GIBBS: Let’s talk about targets. I know the end of the year is too close to even consider. But say going into next year, if we are in a bottoming process, where do you think we might start seeing the Dow and S&P particularly move?
COHEN: Well the undervaluation that shows up in our model is very substantial, but a valuation model is not a timing device. Over the past, typically we will get the mispricing adjusted over a 12-to-18-month period. So if you allow me to look that far into the future, we’re talking about returns that are dramatically into double-digit territory.
GIBBS: More than ten percent then?
COHEN: Dramatically more than ten percent.
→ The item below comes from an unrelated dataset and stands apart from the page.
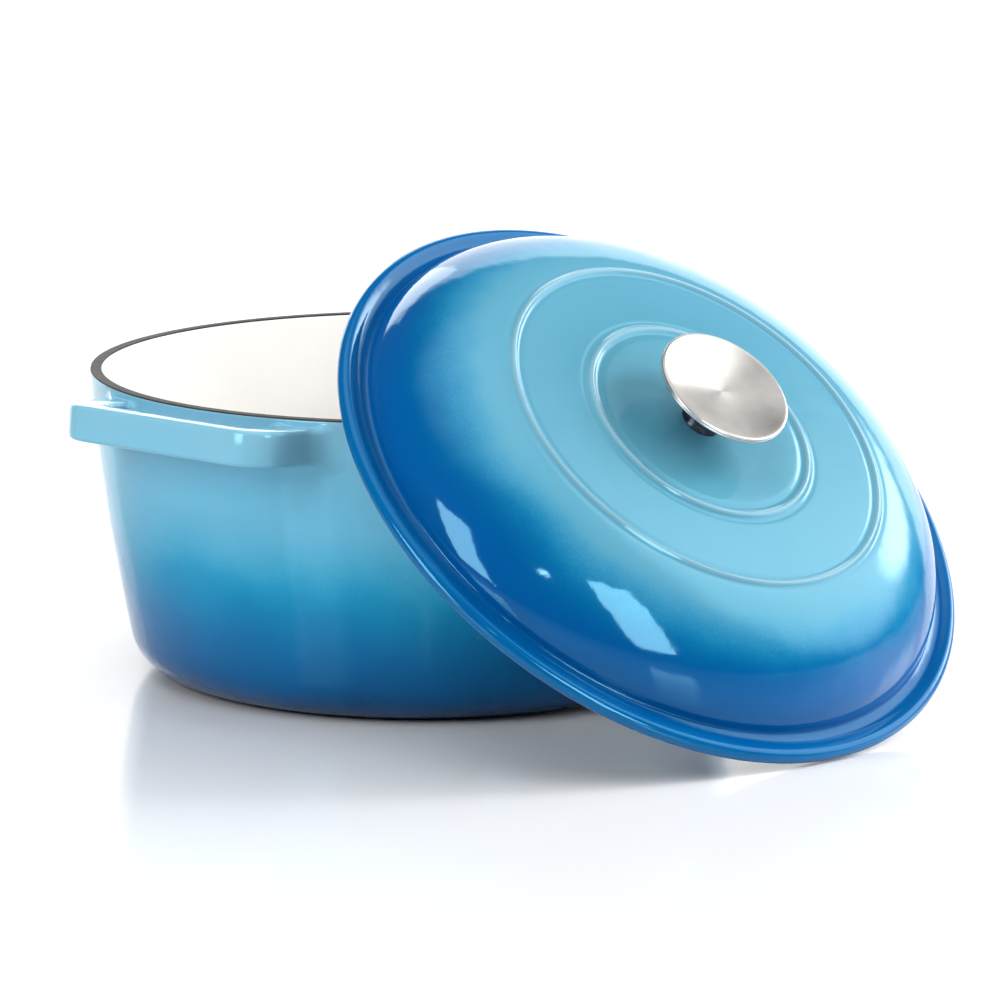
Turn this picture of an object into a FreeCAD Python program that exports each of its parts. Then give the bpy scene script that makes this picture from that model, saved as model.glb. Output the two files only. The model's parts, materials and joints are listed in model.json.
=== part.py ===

GIBBS: We are also talking about sectors, I know you can’t name names or anything, but you suggested -- and correctly so -- in the spring of 2000 for your clients to underweight in technology and telecommunications. There are some bearish arguments out that even with this substantial decline, those sectors are still overvalued. Do you buy that?
COHEN: We’re more enthusiastic now still about technology than telecomm because there are some over capacity issues in telecommunications. But think of it this way: there is still innovation going on and the equipment that was purchased in 1997 and '98 and '99 is depreciating very rapidly. And to the extent that there’s a new generation of equipment and software availabl,e it makes us believe that there will be an improvement. When it occurs, we’ll all wait and see; right now corporate decision makers are trying to defer that capital spending. I think the spring of 2003 will be the next opportunity we have from a season standpoint to see whether demand is improving.
GIBBS: If you have one piece of advice to give our investors and our viewers, what would you tell them?
COHEN: I’ve been asked that question before and there are really two words: one, long term, and the second is diversification. Those people who have had diversified portfolios have enjoyed long-term success and they have reduced the risk in their portfolio, and they’ve reduced the volatility.
GIBBS: Stay the course and diversify. Abby thanks so much for joining us today.